— Your objective —
Each line of the material must be returned exactly.

— BEGIN Dataset content —

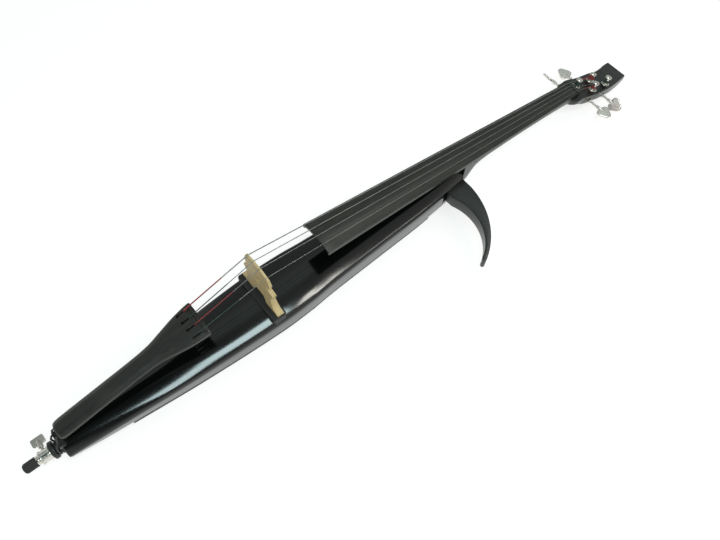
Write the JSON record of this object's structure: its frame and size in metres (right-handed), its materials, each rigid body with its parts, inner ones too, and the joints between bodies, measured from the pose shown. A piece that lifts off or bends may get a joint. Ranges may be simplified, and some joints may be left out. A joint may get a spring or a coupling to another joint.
{
  "type": "electric cello",
  "caption": "Slim solid-body electric cello on its back, with a folding bout arm, worm-geared tuning machines, sliding endpin, bridge, tailpiece and a preamp housing.",
  "frame": {"origin": "on the back housing's flat resting face, straight under the bridge on the centre line", "axes": "+X along the body towards the head, +Y towards the lowest string's side, +Z out of the playing side"},
  "size_m": [1.2403, 0.2325, 0.1684],
  "materials": {
    "lacquer": "deep gloss lacquer, wet-looking",
    "satin_black": "satin lacquer on carved wood, slight orange peel",
    "ebony": "oiled ebony, satin, fine straight pores",
    "maple": "bare maple, fine ray flecks, satin",
    "moulded_black": "moulded plastic, fine grain, satin",
    "soft_black": "matte rubber",
    "chrome": "plated, mirror-bright, warm",
    "satin_steel": "brushed along its length",
    "brass": "machined brass, lightly tarnished",
    "wound_steel": "flat-wound steel, silk at the ends",
    "circuit": "solder mask over laminate",
    "cell": "printed sleeve over a steel can"
  },
  "bodies": {
    "instrument": {"body_shell": "lacquer", "back_housing": "moulded_black", "housing_screw_1": "satin_steel", "housing_screw_2": "satin_steel", "housing_screw_3": "satin_steel", "housing_screw_4": "satin_steel", "battery_lid_pin": "satin_steel", "battery": "cell", "preamp_board": "circuit", "control_panel": "moulded_black", "volume_control": "satin_steel", "power_switch": "moulded_black", "output_jack": "moulded_black", "phones_jack": "moulded_black", "horn_pin": "satin_steel", "endpin_collar": "moulded_black", "endpin_washer": "moulded_black", "endpin_socket": "chrome", "endpin_tube": "satin_steel", "neck": "satin_black", "fingerboard": "ebony", "nut": "ebony", "bridge_base": "moulded_black", "bridge": "maple", "tailpiece": "ebony", "tailpiece_fret": "ebony", "saddle": "ebony", "tailgut": "moulded_black", "string_c": "wound_steel", "string_g": "wound_steel", "string_d": "wound_steel", "string_a": "wound_steel", "post_collar_g": "chrome", "key_bushing_g": "chrome", "post_collar_a": "chrome", "key_bushing_a": "chrome", "post_collar_c": "chrome", "key_bushing_c": "chrome", "post_collar_d": "chrome", "key_bushing_d": "chrome"},
    "key_c": {"tuning_key_c": "satin_steel"},
    "post_c": {"string_post_c": "chrome", "string_wheel_c": "brass"},
    "key_g": {"tuning_key_g": "satin_steel"},
    "post_g": {"string_post_g": "chrome", "string_wheel_g": "brass"},
    "key_d": {"tuning_key_d": "satin_steel"},
    "post_d": {"string_post_d": "chrome", "string_wheel_d": "brass"},
    "key_a": {"tuning_key_a": "satin_steel"},
    "post_a": {"string_post_a": "chrome", "string_wheel_a": "brass"},
    "endpin": {"endpin_rod": "satin_steel", "endpin_ferrule": "chrome", "endpin_tip": "soft_black"},
    "thumb_screw": {"thumb_screw": "satin_steel"},
    "horn": {"horn_arm": "lacquer"},
    "battery_lid": {"battery_lid": "moulded_black"},
    "volume_knob": {"volume_knob": "moulded_black"},
    "power_button": {"power_button": "soft_black"}
  },
  "joints": [
    {"name": "key_turn_c", "type": "hinge", "parent": "instrument", "child": "key_c", "pos_m": [0.73659, 0, 0.02742], "axis": [0, 1, 0], "continuous": true},
    {"name": "post_turn_c", "type": "hinge", "parent": "instrument", "child": "post_c", "pos_m": [0.75051, 0.00151, 0.03931], "axis": [0.2504, 0, 0.9681], "continuous": true},
    {"name": "key_turn_g", "type": "hinge", "parent": "instrument", "child": "key_g", "pos_m": [0.6946, 0, 0.03828], "axis": [0, 1, 0], "continuous": true},
    {"name": "post_turn_g", "type": "hinge", "parent": "instrument", "child": "post_g", "pos_m": [0.70852, 0.00251, 0.05017], "axis": [0.2504, 0, 0.9681], "continuous": true},
    {"name": "key_turn_d", "type": "hinge", "parent": "instrument", "child": "key_d", "pos_m": [0.75907, 0, 0.0216], "axis": [0, 1, 0], "continuous": true},
    {"name": "post_turn_d", "type": "hinge", "parent": "instrument", "child": "post_d", "pos_m": [0.77299, -0.01949, 0.0335], "axis": [0.2504, 0, 0.9681], "continuous": true},
    {"name": "key_turn_a", "type": "hinge", "parent": "instrument", "child": "key_a", "pos_m": [0.71951, 0, 0.03184], "axis": [0, 1, 0], "continuous": true},
    {"name": "post_turn_a", "type": "hinge", "parent": "instrument", "child": "post_a", "pos_m": [0.73343, -0.01901, 0.04373], "axis": [0.2504, 0, 0.9681], "continuous": true},
    {"name": "endpin_slide", "type": "slide", "parent": "instrument", "child": "endpin", "axis": [-1, 0, 0], "range_m": [0, 0.3]},
    {"name": "thumb_screw_turn", "type": "hinge", "parent": "instrument", "child": "thumb_screw", "pos_m": [-0.36905, 0, 0.041], "axis": [0, 1, 0], "range_deg": [0, 180]},
    {"name": "horn_fold", "type": "hinge", "parent": "instrument", "child": "horn", "pos_m": [0.35796, -0.0245, 0.0535], "axis": [0, 0, 1], "range_deg": [-30, 0]},
    {"name": "battery_lid_swing", "type": "hinge", "parent": "instrument", "child": "battery_lid", "pos_m": [-0.2533, 0, 0.0042], "axis": [0, -1, 0], "range_deg": [0, 95]},
    {"name": "volume_turn", "type": "hinge", "parent": "instrument", "child": "volume_knob", "pos_m": [0.07856, 0.03898, 0.047], "axis": [0, 1, 0], "range_deg": [-150, 150]},
    {"name": "power_press", "type": "slide", "parent": "instrument", "child": "power_button", "axis": [0, -1, 0], "range_m": [0, 0.0015], "stiffness_N_per_m": 150, "springref_m": -0.002}
  ],
  "couplings": [
    {"joint": "post_turn_c", "follows": "key_turn_c", "ratio": 0.05},
    {"joint": "post_turn_g", "follows": "key_turn_g", "ratio": 0.05},
    {"joint": "post_turn_d", "follows": "key_turn_d", "ratio": 0.05},
    {"joint": "post_turn_a", "follows": "key_turn_a", "ratio": 0.05}
  ]
}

— END Dataset content —

— Output below —
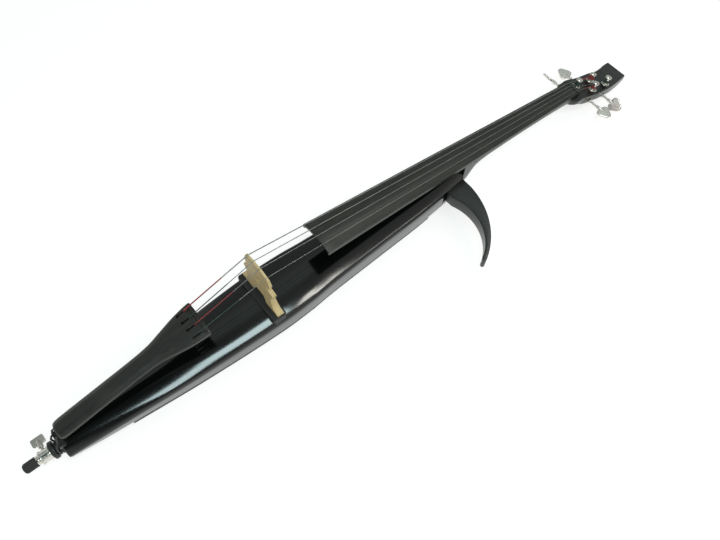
Write the JSON record of this object's structure: its frame and size in metres (right-handed), its materials, each rigid body with its parts, inner ones too, and the joints between bodies, measured from the pose shown. A piece that lifts off or bends may get a joint. Ranges may be simplified, and some joints may be left out. A joint may get a spring or a coupling to another joint.
{
  "type": "electric cello",
  "caption": "Slim solid-body electric cello on its back, with a folding bout arm, worm-geared tuning machines, sliding endpin, bridge, tailpiece and a preamp housing.",
  "frame": {"origin": "on the back housing's flat resting face, straight under the bridge on the centre line", "axes": "+X along the body towards the head, +Y towards the lowest string's side, +Z out of the playing side"},
  "size_m": [1.2403, 0.2325, 0.1684],
  "materials": {
    "lacquer": "deep gloss lacquer, wet-looking",
    "satin_black": "satin lacquer on carved wood, slight orange peel",
    "ebony": "oiled ebony, satin, fine straight pores",
    "maple": "bare maple, fine ray flecks, satin",
    "moulded_black": "moulded plastic, fine grain, satin",
    "soft_black": "matte rubber",
    "chrome": "plated, mirror-bright, warm",
    "satin_steel": "brushed along its length",
    "brass": "machined brass, lightly tarnished",
    "wound_steel": "flat-wound steel, silk at the ends",
    "circuit": "solder mask over laminate",
    "cell": "printed sleeve over a steel can"
  },
  "bodies": {
    "instrument": {"body_shell": "lacquer", "back_housing": "moulded_black", "housing_screw_1": "satin_steel", "housing_screw_2": "satin_steel", "housing_screw_3": "satin_steel", "housing_screw_4": "satin_steel", "battery_lid_pin": "satin_steel", "battery": "cell", "preamp_board": "circuit", "control_panel": "moulded_black", "volume_control": "satin_steel", "power_switch": "moulded_black", "output_jack": "moulded_black", "phones_jack": "moulded_black", "horn_pin": "satin_steel", "endpin_collar": "moulded_black", "endpin_washer": "moulded_black", "endpin_socket": "chrome", "endpin_tube": "satin_steel", "neck": "satin_black", "fingerboard": "ebony", "nut": "ebony", "bridge_base": "moulded_black", "bridge": "maple", "tailpiece": "ebony", "tailpiece_fret": "ebony", "saddle": "ebony", "tailgut": "moulded_black", "string_c": "wound_steel", "string_g": "wound_steel", "string_d": "wound_steel", "string_a": "wound_steel", "post_collar_g": "chrome", "key_bushing_g": "chrome", "post_collar_a": "chrome", "key_bushing_a": "chrome", "post_collar_c": "chrome", "key_bushing_c": "chrome", "post_collar_d": "chrome", "key_bushing_d": "chrome"},
    "key_c": {"tuning_key_c": "satin_steel"},
    "post_c": {"string_post_c": "chrome", "string_wheel_c": "brass"},
    "key_g": {"tuning_key_g": "satin_steel"},
    "post_g": {"string_post_g": "chrome", "string_wheel_g": "brass"},
    "key_d": {"tuning_key_d": "satin_steel"},
    "post_d": {"string_post_d": "chrome", "string_wheel_d": "brass"},
    "key_a": {"tuning_key_a": "satin_steel"},
    "post_a": {"string_post_a": "chrome", "string_wheel_a": "brass"},
    "endpin": {"endpin_rod": "satin_steel", "endpin_ferrule": "chrome", "endpin_tip": "soft_black"},
    "thumb_screw": {"thumb_screw": "satin_steel"},
    "horn": {"horn_arm": "lacquer"},
    "battery_lid": {"battery_lid": "moulded_black"},
    "volume_knob": {"volume_knob": "moulded_black"},
    "power_button": {"power_button": "soft_black"}
  },
  "joints": [
    {"name": "key_turn_c", "type": "hinge", "parent": "instrument", "child": "key_c", "pos_m": [0.73659, 0, 0.02742], "axis": [0, 1, 0], "continuous": true},
    {"name": "post_turn_c", "type": "hinge", "parent": "instrument", "child": "post_c", "pos_m": [0.75051, 0.00151, 0.03931], "axis": [0.2504, 0, 0.9681], "continuous": true},
    {"name": "key_turn_g", "type": "hinge", "parent": "instrument", "child": "key_g", "pos_m": [0.6946, 0, 0.03828], "axis": [0, 1, 0], "continuous": true},
    {"name": "post_turn_g", "type": "hinge", "parent": "instrument", "child": "post_g", "pos_m": [0.70852, 0.00251, 0.05017], "axis": [0.2504, 0, 0.9681], "continuous": true},
    {"name": "key_turn_d", "type": "hinge", "parent": "instrument", "child": "key_d", "pos_m": [0.75907, 0, 0.0216], "axis": [0, 1, 0], "continuous": true},
    {"name": "post_turn_d", "type": "hinge", "parent": "instrument", "child": "post_d", "pos_m": [0.77299, -0.01949, 0.0335], "axis": [0.2504, 0, 0.9681], "continuous": true},
    {"name": "key_turn_a", "type": "hinge", "parent": "instrument", "child": "key_a", "pos_m": [0.71951, 0, 0.03184], "axis": [0, 1, 0], "continuous": true},
    {"name": "post_turn_a", "type": "hinge", "parent": "instrument", "child": "post_a", "pos_m": [0.73343, -0.01901, 0.04373], "axis": [0.2504, 0, 0.9681], "continuous": true},
    {"name": "endpin_slide", "type": "slide", "parent": "instrument", "child": "endpin", "axis": [-1, 0, 0], "range_m": [0, 0.3]},
    {"name": "thumb_screw_turn", "type": "hinge", "parent": "instrument", "child": "thumb_screw", "pos_m": [-0.36905, 0, 0.041], "axis": [0, 1, 0], "range_deg": [0, 180]},
    {"name": "horn_fold", "type": "hinge", "parent": "instrument", "child": "horn", "pos_m": [0.35796, -0.0245, 0.0535], "axis": [0, 0, 1], "range_deg": [-30, 0]},
    {"name": "battery_lid_swing", "type": "hinge", "parent": "instrument", "child": "battery_lid", "pos_m": [-0.2533, 0, 0.0042], "axis": [0, -1, 0], "range_deg": [0, 95]},
    {"name": "volume_turn", "type": "hinge", "parent": "instrument", "child": "volume_knob", "pos_m": [0.07856, 0.03898, 0.047], "axis": [0, 1, 0], "range_deg": [-150, 150]},
    {"name": "power_press", "type": "slide", "parent": "instrument", "child": "power_button", "axis": [0, -1, 0], "range_m": [0, 0.0015], "stiffness_N_per_m": 150, "springref_m": -0.002}
  ],
  "couplings": [
    {"joint": "post_turn_c", "follows": "key_turn_c", "ratio": 0.05},
    {"joint": "post_turn_g", "follows": "key_turn_g", "ratio": 0.05},
    {"joint": "post_turn_d", "follows": "key_turn_d", "ratio": 0.05},
    {"joint": "post_turn_a", "follows": "key_turn_a", "ratio": 0.05}
  ]
}